April 28, 2011
Catholic University's Steel Bridge Building Team has been invited to participate in a national competition as a result of its first-place win in the regional contest of the three-day American Society of Civil Engineers Virginia Conference.
The eight-member team beat out archrival Virginia Polytechnic University as well as seven other schools. The national competition will be held May 20 and 21 at Texas A & M University.
"I'm really proud of our students," said Scott Mathews, associate professor of electrical engineering and computer science who helped CUA team members prepare for the regional contest, which was held April 15 and 16 in Morgantown, W.Va.
"This is an extracurricular activity for them," Mathews added. "They don't get any [academic] credit and they put in hours and hours of work."
The other schools at the regional competition included George Mason University, George Washington University, Howard University, Old Dominion University, Virginia Military Institute, West Virginia University, and the West Virginia Institute of Technology.
Graduate student Chris Scotti, co-captain of the CUA team, is one of four team members who competed in the steel bridge competition for the third year in a row. "We all started as rookies, so this year's win is especially exciting.
"I think our ranking in the regional competition reflects well on the School of Engineering, which has been very supportive of our efforts," Scotti added.
Other team members include co-captain Mike Lauriello and Frances MacKinnion, both mechanical engineering majors; and civil engineering majors Pat Terry, Amedeo Petrongolo, Dan Joyce, Chris Reymann, Brenda Tedrick, and graduate student Megan Dever.

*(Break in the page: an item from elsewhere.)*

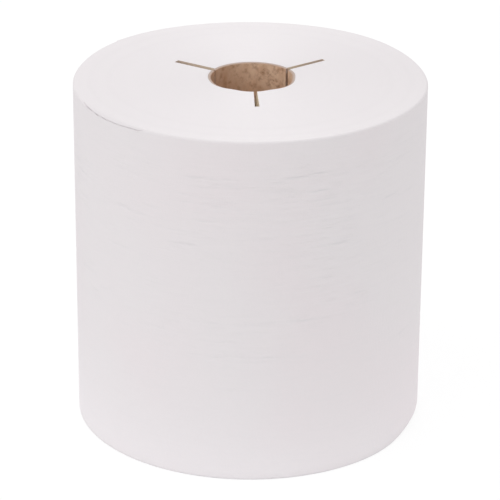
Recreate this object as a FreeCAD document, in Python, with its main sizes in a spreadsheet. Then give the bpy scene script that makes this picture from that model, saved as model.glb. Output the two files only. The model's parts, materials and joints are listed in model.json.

Negar Gargari, CUA doctoral candidate in civil engineering, has helped to design the bridge for the past two years.
The team was judged on the basis of several technical characteristics of the bridge that included load bearing ability (the ability to span its 20-foot length while supporting a 2,500-pound load of steel; deflection (a measurement of the bridge's movement both vertically and horizontally); assembly time; and the total estimated cost of the bridge if it were built to full scale.
Mathews noted that the CUA team had to pack up and take about 63 bridge pieces and 98 nuts and bolts to the contest, and "build it from scratch." Team members assembled the bridge in 13 minutes and 21 seconds, Scotti said.
The CUA team has been working on the bridge design since last August. The team spent about five weeks this semester making the bridge parts.
Each year, about 250 civil engineering students from Washington, D.C.-area universities convene for the ASCE regional conference. Other conference events this year included competitions related to surveying, technical papers, oral skills, concrete bowling, concrete canoes, and civil engineering jeopardy. CUA earned a third-place win in the civil engineering jeopardy contest.